The 19th-seeded Williams, at 34 the oldest woman left in the draw, did not need to deal with too much trouble while beating 78th-ranked Timea Bacsinszky of Switzerland 6-1, 6-4 Wednesday night.
Well, now I'm happy. I won a match again. Finally I did something I couldn't do the last couple years," Williams said. "That's good stuff." She showed bits and pieces of the type of game that once lifted her to the top of the sport -- the No. 1 ranking and seven Grand Slam singles titles, including at Flushing Meadows in 2000 and 2001.
Against Bacsinszky, Williams saved all four break points she faced, converted 3 of 11 she earned, and avoided too many unforced errors, finishing with 12 fewer than her opponent.
"I feel like I'm playing well. I feel like I play my best when my opponent pushes me, really. Once we really start to get into a slugfest, I feel like I really relax. Sometimes I feel like when they aren't pushing me as much, maybe I'm a little too passive at times," Williams said, rolling her eyes at that last thought.
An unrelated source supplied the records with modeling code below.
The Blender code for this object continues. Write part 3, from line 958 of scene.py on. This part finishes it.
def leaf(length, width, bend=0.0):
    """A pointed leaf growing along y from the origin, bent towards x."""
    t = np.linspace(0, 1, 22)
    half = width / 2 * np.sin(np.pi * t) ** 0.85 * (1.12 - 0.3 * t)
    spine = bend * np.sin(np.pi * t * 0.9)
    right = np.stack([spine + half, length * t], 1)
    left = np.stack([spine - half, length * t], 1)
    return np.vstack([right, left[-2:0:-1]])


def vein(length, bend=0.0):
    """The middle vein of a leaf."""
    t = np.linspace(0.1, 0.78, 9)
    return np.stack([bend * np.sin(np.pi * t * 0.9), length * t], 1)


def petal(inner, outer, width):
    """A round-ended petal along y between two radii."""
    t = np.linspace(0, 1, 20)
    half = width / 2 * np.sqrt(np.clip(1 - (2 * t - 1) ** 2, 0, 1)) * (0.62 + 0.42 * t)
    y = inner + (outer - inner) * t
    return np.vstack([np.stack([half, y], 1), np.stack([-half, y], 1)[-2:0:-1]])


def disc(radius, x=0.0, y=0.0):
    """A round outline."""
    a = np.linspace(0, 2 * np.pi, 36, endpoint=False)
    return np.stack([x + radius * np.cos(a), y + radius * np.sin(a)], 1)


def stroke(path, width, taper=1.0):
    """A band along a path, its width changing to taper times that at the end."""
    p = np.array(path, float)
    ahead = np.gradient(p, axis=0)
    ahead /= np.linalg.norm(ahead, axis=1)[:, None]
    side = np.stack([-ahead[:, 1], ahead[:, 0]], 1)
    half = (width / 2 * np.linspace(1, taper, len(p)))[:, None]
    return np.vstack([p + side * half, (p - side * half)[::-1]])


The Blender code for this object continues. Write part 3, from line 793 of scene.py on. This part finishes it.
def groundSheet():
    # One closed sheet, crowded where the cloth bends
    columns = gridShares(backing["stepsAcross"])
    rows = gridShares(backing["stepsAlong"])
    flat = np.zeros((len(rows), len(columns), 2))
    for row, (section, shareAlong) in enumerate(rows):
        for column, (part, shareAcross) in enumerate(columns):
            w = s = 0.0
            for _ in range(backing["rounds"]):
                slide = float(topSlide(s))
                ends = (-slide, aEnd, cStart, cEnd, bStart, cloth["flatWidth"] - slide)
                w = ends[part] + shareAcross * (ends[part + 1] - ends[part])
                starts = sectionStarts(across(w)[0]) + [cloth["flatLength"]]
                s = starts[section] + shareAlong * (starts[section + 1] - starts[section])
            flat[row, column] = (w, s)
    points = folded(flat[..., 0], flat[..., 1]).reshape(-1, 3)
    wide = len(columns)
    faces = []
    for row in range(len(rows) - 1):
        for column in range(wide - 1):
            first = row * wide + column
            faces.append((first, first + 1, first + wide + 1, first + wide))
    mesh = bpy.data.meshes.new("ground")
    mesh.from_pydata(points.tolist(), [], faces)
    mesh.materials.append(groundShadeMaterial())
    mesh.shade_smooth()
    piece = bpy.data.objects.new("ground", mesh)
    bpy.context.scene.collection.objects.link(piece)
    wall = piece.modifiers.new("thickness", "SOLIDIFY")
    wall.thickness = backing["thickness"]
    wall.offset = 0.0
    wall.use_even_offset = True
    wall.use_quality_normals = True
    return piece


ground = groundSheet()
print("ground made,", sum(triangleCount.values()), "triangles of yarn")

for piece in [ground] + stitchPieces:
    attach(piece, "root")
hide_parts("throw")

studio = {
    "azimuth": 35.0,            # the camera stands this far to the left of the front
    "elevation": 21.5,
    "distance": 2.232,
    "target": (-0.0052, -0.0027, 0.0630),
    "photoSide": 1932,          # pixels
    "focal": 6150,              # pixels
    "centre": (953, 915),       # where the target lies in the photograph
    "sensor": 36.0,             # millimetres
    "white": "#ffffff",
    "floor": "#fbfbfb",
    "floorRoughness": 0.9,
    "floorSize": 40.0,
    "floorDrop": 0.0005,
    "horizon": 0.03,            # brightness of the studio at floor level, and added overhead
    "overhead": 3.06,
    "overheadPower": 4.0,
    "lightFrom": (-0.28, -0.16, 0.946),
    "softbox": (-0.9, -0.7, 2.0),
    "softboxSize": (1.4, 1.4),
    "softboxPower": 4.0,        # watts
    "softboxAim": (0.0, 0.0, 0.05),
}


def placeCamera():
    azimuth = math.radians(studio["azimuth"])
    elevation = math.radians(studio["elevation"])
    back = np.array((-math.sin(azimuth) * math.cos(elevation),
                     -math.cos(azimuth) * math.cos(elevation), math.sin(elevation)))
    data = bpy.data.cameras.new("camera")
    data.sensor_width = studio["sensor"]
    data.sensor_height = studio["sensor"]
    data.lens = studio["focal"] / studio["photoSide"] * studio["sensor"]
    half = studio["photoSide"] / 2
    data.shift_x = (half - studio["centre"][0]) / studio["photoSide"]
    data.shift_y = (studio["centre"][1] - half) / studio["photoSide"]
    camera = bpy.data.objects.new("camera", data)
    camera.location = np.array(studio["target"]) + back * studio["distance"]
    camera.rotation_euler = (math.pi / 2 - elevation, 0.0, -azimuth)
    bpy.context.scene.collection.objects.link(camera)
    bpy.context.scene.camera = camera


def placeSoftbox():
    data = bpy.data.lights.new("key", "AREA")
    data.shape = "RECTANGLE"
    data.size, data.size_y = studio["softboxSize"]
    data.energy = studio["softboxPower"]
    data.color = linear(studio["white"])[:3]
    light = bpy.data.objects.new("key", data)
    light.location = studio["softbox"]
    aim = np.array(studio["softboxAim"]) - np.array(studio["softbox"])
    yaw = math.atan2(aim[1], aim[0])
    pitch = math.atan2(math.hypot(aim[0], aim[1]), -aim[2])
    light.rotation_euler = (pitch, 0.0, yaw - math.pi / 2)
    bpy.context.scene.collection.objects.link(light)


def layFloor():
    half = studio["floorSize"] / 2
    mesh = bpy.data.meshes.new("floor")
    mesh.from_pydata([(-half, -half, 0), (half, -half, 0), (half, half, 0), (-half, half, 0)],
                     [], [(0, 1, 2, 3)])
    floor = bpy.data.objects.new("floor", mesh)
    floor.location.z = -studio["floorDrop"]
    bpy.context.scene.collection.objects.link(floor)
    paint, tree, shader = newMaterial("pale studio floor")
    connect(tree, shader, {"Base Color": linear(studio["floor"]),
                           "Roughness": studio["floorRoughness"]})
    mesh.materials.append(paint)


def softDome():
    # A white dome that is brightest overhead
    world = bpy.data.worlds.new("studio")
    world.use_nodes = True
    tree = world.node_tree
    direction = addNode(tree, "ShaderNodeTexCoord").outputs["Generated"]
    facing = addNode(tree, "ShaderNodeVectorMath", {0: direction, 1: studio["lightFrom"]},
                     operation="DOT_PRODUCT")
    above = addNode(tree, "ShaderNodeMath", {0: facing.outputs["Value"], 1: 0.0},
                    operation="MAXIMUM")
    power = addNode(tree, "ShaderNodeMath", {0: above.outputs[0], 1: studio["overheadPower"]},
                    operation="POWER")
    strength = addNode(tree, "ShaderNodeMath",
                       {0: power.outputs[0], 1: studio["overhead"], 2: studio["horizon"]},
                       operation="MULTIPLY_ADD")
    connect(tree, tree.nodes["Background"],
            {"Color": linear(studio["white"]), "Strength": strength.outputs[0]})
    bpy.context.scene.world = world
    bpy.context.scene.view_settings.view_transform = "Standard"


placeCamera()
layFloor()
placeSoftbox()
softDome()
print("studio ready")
"But I do feel ... like I can rely on myself to compete really well," she continued. "So that's a good feeling." For a spot in the fourth round, she will need to get past Italy's Sara Errani, who was the runner-up at the 2012 French Open and also reached the U.S. Open semifinals that year.
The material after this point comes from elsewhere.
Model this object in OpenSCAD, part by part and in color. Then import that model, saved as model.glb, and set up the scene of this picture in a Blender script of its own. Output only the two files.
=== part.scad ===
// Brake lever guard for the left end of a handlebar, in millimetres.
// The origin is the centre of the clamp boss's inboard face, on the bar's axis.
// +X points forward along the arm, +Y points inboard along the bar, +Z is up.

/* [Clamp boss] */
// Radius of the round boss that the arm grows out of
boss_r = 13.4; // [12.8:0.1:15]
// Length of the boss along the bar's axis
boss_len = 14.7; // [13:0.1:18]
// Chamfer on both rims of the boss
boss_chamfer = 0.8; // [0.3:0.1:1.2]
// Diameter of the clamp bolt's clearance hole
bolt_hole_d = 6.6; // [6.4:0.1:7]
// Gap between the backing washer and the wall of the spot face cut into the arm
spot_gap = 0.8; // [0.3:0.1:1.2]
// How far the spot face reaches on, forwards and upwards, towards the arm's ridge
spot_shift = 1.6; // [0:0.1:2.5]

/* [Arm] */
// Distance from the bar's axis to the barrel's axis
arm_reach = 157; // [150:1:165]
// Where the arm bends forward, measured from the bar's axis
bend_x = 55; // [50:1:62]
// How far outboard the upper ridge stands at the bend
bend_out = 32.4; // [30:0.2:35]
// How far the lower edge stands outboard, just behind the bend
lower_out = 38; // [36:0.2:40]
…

Looking ahead to her matchup against Williams, Errani said: "I'll definitely have to raise my level of play and hit deep, try to make her move." As recently as 2010, Williams made it all the way to the semifinals at the U.S. Open.
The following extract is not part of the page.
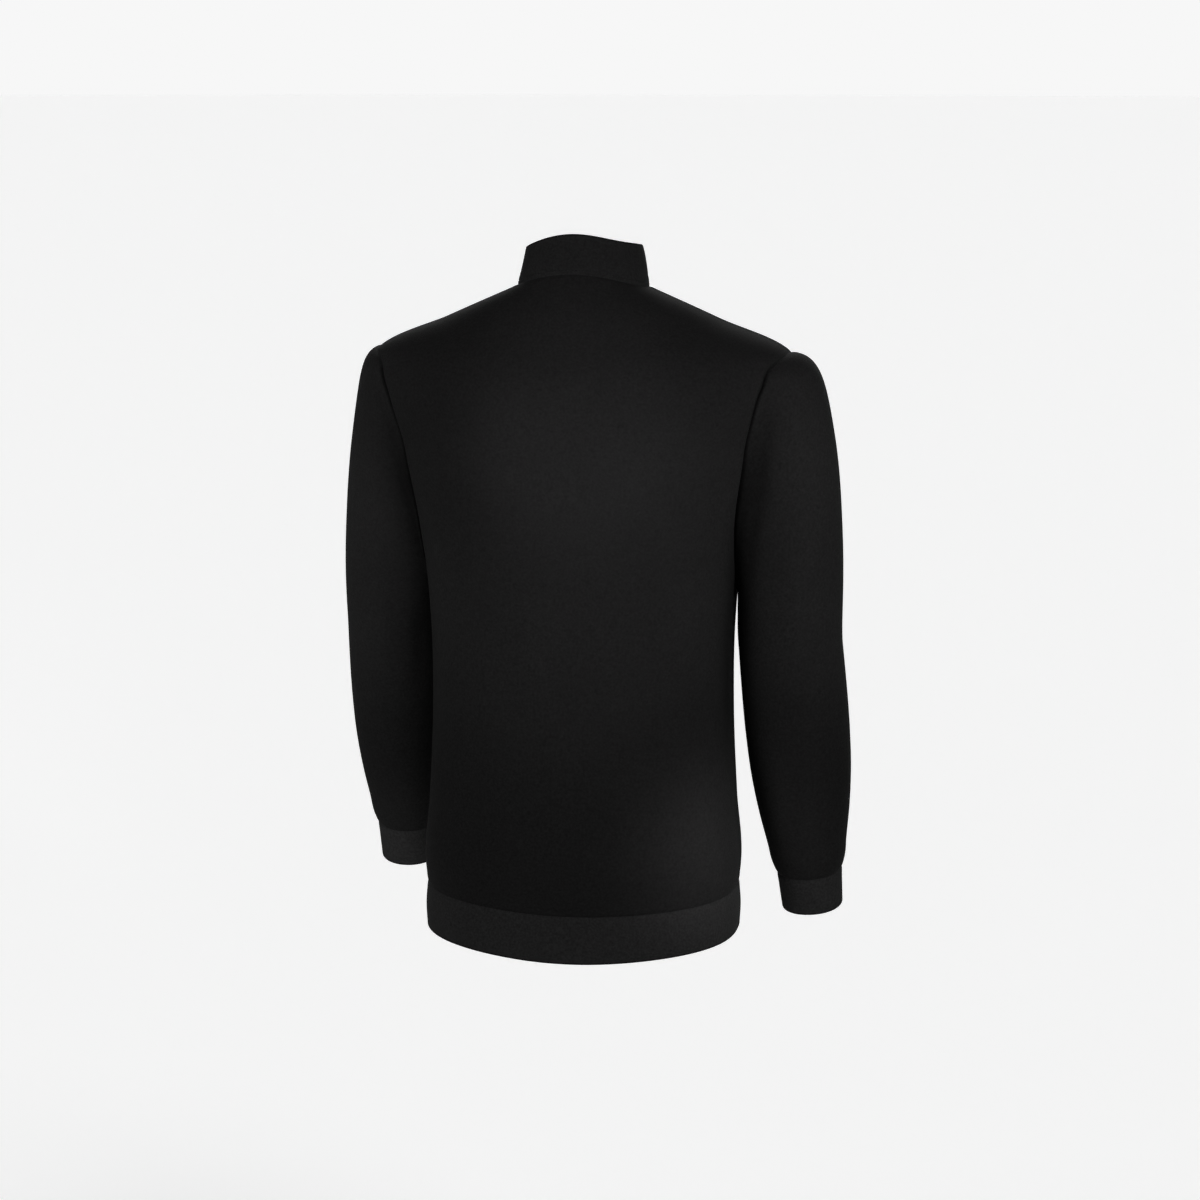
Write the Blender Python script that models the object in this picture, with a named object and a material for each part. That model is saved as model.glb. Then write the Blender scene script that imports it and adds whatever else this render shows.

But in 2011, she withdrew from the hard-court tournament before she was supposed to play Sabine Lisicki in the second round, saying she had Sjogren's syndrome, a condition that can cause joint pain and sap energy.
The American then lost second-round matches in New York to Angelique Kerber in 2012, and to Zheng Jie last year. "The last couple years, I fought really hard and I really played red-hot opponents. So it wasn't like I didn't try. My opponents, they played so well. Sometimes you don't win `em," Williams said.
"That's why you get up and you live to fight another day," Williams said. "So that's really what it's about for me."